President
Barack Obama vowed to boost U.S. efforts to fight AIDS with a new
target of providing treatment to 6 million people worldwide by 2013, up
from an earlier goal of 4 million. At a celebrity-studded World AIDS Day
event yesterday, Obama also challenged other nations to boost their
commitments to fund treatment. “We can beat this disease. We can win
this fight. We just have to keep at it, today, tomorrow, and every day
until we get to zero,” Obama said at the forum, where he credited his
Republican predecessor, George W. Bush, for his efforts to combat AIDS
and HIV. Bush, who sought to make the fight against AIDS and HIV a
signature issue of his presidency, spoke by satellite to the Washington
event sponsored by the ONE campaign.
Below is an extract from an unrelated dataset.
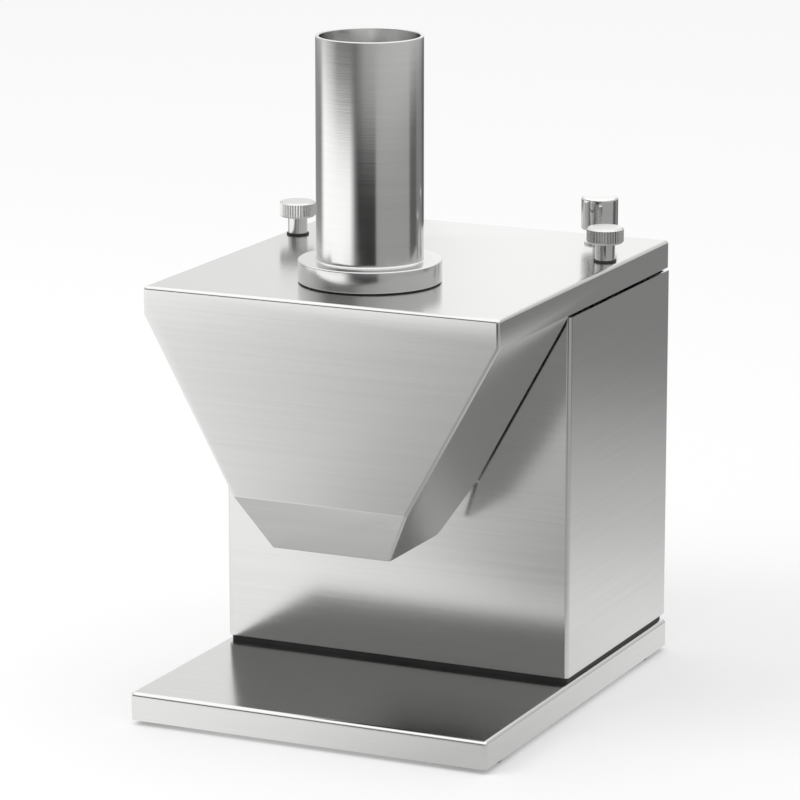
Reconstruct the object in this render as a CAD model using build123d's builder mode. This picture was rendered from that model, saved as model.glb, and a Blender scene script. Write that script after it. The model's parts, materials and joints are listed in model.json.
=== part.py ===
from build123d import *

import os
from math import acos, cos, pi, radians, sin, sqrt, tan

# Electric sausage slicer with a sickle blade, a gear motor and a lift-off lid with its hood.
# Millimetres. +Z is up, the front faces -Y, and the origin is on the floor under the middle of the base.

os.makedirs("parts", exist_ok=True)

# General sheet and fits
run_fit = 0.05
screw_fit = 0.1
small_gap = 0.3

# Base tray and feet
foot_proud = 3.0
base_width = 220.0
base_depth = 268.5
base_skirt = 16.1
base_sheet = 1.5
base_bend = 2.5
base_bottom = foot_proud
base_top = base_bottom + base_skirt
foot_radius = 12.0
foot_inset_x = 14.0
foot_inset_y = 26.0
foot_taper = 1.0
foot_stud_radius = 2.5
foot_stud_end = 4.0
foot_recess = 8.5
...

New HIV infections fell to 2.7
million in 2010, down from 3.1 million in 2001, while the total number
of people getting life-saving AIDS drugs rose to 6.65 million in 2010
from just 400,000 in 2003. But that is still a minority of the 34
million people around the world who had the human immunodeficiency virus
in 2010. Studies have also shown that suppressing the virus through
treatment reduces HIV’s spread to patients’ partners by as much as 96%.
As part of a goal to achieve “an AIDS-free generation,” Obama said the
United States aimed to provide anti-retroviral drugs to more than 1.5
million HIV-positive pregnant women worldwide by 2013.